A travers ces deux personnages, qui ont connu le roi dans sa jeunesse, l'un par le truchement d'un cousin, l'autre en partageant la même formation au Collège royal, les intrigues de cour, les nominations et les disgrâces peuplent l'univers royal et le docile Makhzen, selon cette expression typique qui désigne les institutions marocaines. Malheur à ceux qui tentent de s'opposer ! Ceux-là se voient écartés sans ménagement, étranglés financièrement et parfois condamnés à de lourdes peines de prison comme en témoigne Khalid Oudgiri ancien patron de la puissante banque Attijariwafa Bank, déchu, humilié et pour finir condamné par contumace - il vit en France - à vingt ans de prison. L'homme livre ici les pressions, témoignages à charge et accusations extorquées dont il fut l'objet. Tous ses biens, au Maroc, seront saisis.

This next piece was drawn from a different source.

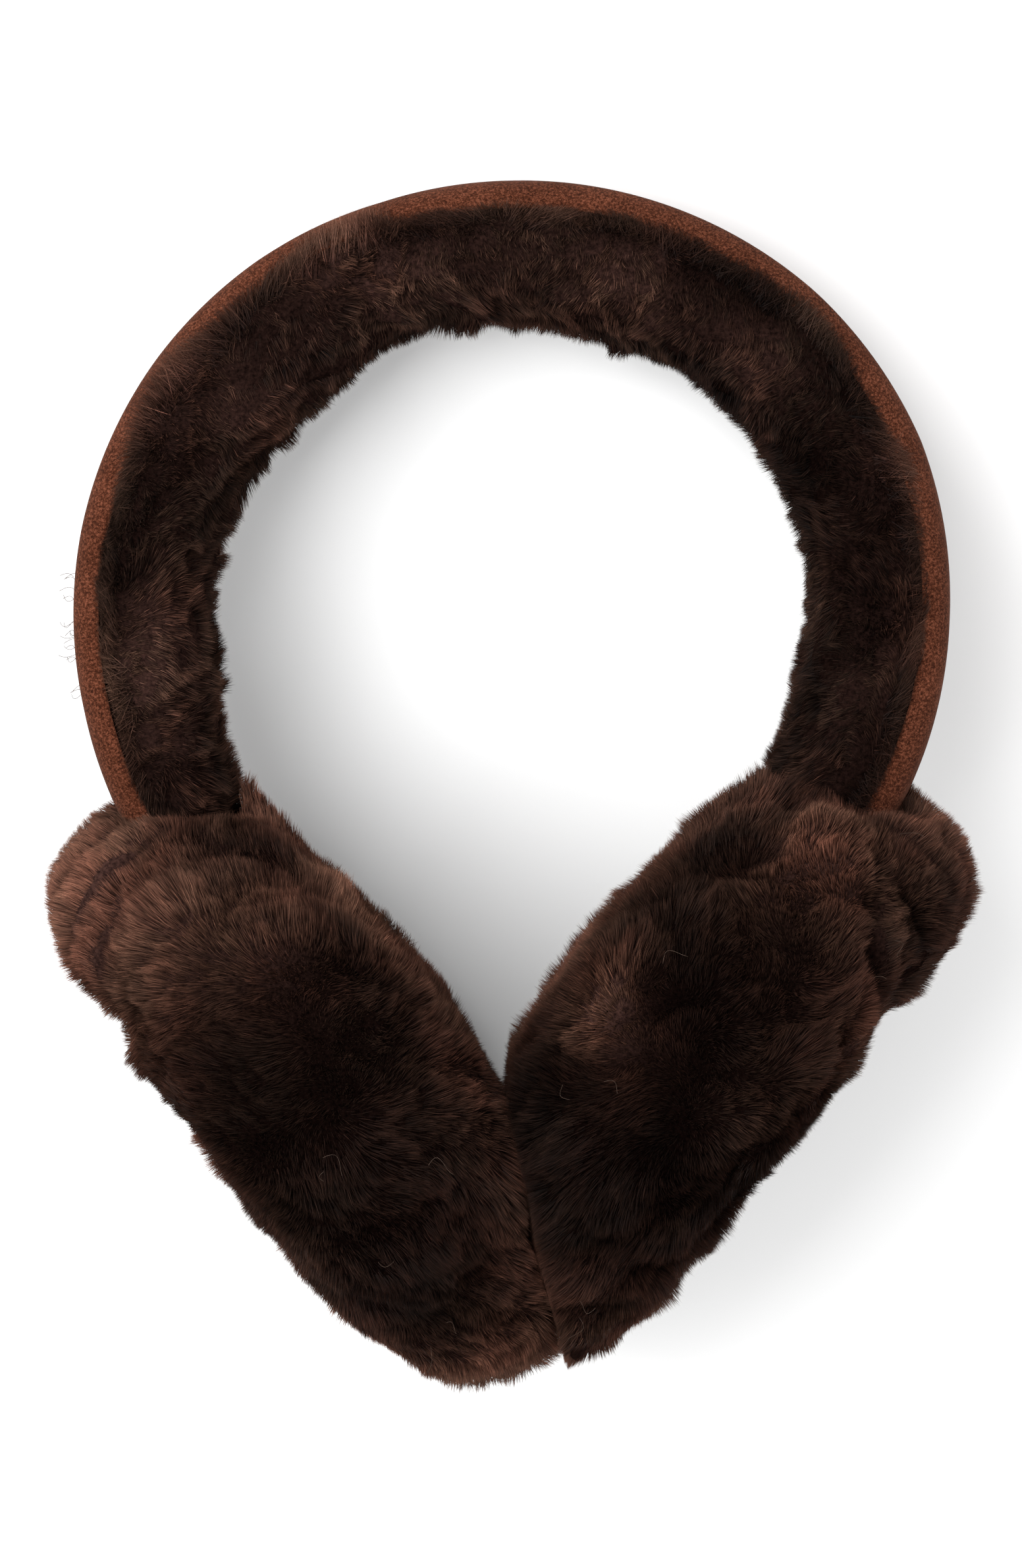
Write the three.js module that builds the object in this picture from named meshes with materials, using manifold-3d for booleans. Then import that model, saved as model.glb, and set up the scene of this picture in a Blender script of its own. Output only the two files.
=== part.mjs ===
// Shearling earmuffs lying on a flat surface: a headband of fur backed with suede, curled into a hoop by
// its spring, and two round fur ear pads that press against each other where the hoop is open.
// Units are millimetres and degrees. +Z is up, the surface is the plane Z = 0, and the origin is the
// middle of the footprint. The hoop has its own frame: x to the right, y to the crown and z to the front.
import * as THREE from "three";
import { mergeVertices } from "three/addons/utils/BufferGeometryUtils.js";
import Module from "manifold-3d";

// Headband
const hoopRadius = 72.4; // from the hoop's centre to the back of the suede
const bandWidth = 37; // across the suede, front to back
const bandDepth = 24.4; // from the back of the suede to the tips of the pile
const bandTurn = 118; // from the crown to the place where each end goes into its pad
const socketDepth = 15; // how far each end goes into its pad
const hiddenDepth = 13; // the depth of an end whose pile is pressed flat in the pad
const suedeThickness = 1.8;
const suedeCrown = 0.8; // how far the suede's back falls away towards its edges
const suedeEdge = 4.5; // the radius of the edges, where the suede turns in
const pileOverhang = 2.2; // how far the pile swells out past the suede, front and back
const bandLock = 2.4; // from the valleys between the headband's locks to their tips

// Ear pads
const padDiameter = 115;
const padThickness = 48;
const padSlope = 50; // each pad's long side, below the horizontal
const seamHeight = 16; // from a pad's middle plane to the seam between its cover and its face
const panelShare = 0.852; // the round part of either side of a pad, as a share of its radius
const faceLip = 2.5; // how thick the face is at its seam
const padLock = 2.4; // from the valleys between a pad's locks to their tips
const contactSlope = 12.5; // the plane where the pads press on each other, off the vertical
const contactShift = -2; // from half way between the pads to that plane
const endTaper = 0.05; // the share by which a pad is thicker at its upper end and thinner at its lower one

// Fit and rest
const clearance = 0.3; // between any two pieces
const padPress = 3.6; // how far the fur of a pad gives where it rests on the surface
const bandPress = 1; // the same at the headband's crown
const combLean = 1.5; // how far a lock's tip leans along the nap
const lockUneven = 0.25; // the share of a lock's height by which it falls short on average
const lockStray = 0.35; // the share of a lock's width by which its tip can stray sideways

// How finely the pieces are divided
const bandSteps = 56;
const socketSteps = 10;
const padColumns = 72;
const panelRings = 6;

// Stations along the headband, from the left end to the right one. at is a share of the turn from the
// crown to a pad, bow is a share of the hoop's radius, and depth is a share of the band's depth.
const bandStations = [
  { at: -1.0, bow: 0.992, depth: 0.9 },
  { at: -0.86, bow: 0.991, depth: 0.98 },
  { at: -0.66, bow: 0.998, depth: 0.99 },
  { at: -0.46, bow: 1.0, depth: 1.05 },
  { at: -0.3, bow: 0.998, depth: 1.03 },
  { at: -0.15, bow: 0.991, depth: 0.92 },
  { at: 0.0, bow: 0.994, depth: 1.0 },
  { at: 0.16, bow: 1.0, depth: 1.02 },
  { at: 0.36, bow: 1.008, depth: 0.99 },
  { at: 0.56, bow: 1.006, depth: 0.98 },
  { at: 0.76, bow: 0.985, depth: 0.97 },
  { at: 1.0, bow: 0.968, depth: 0.99 },
];

// The tips of the headband's pile, from the suede's edge to the middle of the inner side. out is a share of
// half the swollen width, and down is a share of the way from the suede's edges to the innermost tips.
const pileSection = [
  { out: 0.93, down: 0.04 },
  { out: 1.0, down: 0.18 },
  { out: 1.0, down: 0.39 },
  { out: 0.95, down: 0.61 },
  { out: 0.8, down: 0.81 },
  { out: 0.56, down: 0.93 },
  { out: 0.28, down: 0.98 },
];

// Rows of locks across a pad's wall, as shares of the height of the seam.
const wallRows = [1, 0.72, 0.42, 0.14, -0.14, -0.42, -0.72, -0.96];

// The two pads. side is -1 on the left, lap is how far a pad's end stands past the place where the band goes
// in, and offset is from the pad's middle plane to the middle of the band there.
const pads = [
  { name: "left", side: -1, lap: 7.9, offset: 11.5 },
  { name: "right", side: 1, lap: 9.5, offset: 8.2 },
];

// How a pad gives where the other one presses on it.
const squeezedFrom = 0.7; // the share of its radius within which its rim isn't squeezed in
const tipShare = 0.8; // the share of its half thickness that the plane takes at the squeezed rim
const pressedFrom = 0.88; // the share of its half thickness that stays as it is on the outer side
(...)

Certes, le réquisitoire de ce livre est brut, les témoignages souvent anonymes, et les faits parfois approximatifs faute d'accès direct aux sources. Mais l'ampleur de la prédation économique ainsi décrite, dans un pays où 15 % de la population vit au-dessous du seuil de pauvreté fixé à 2 dollars par jour, ne peut que choquer.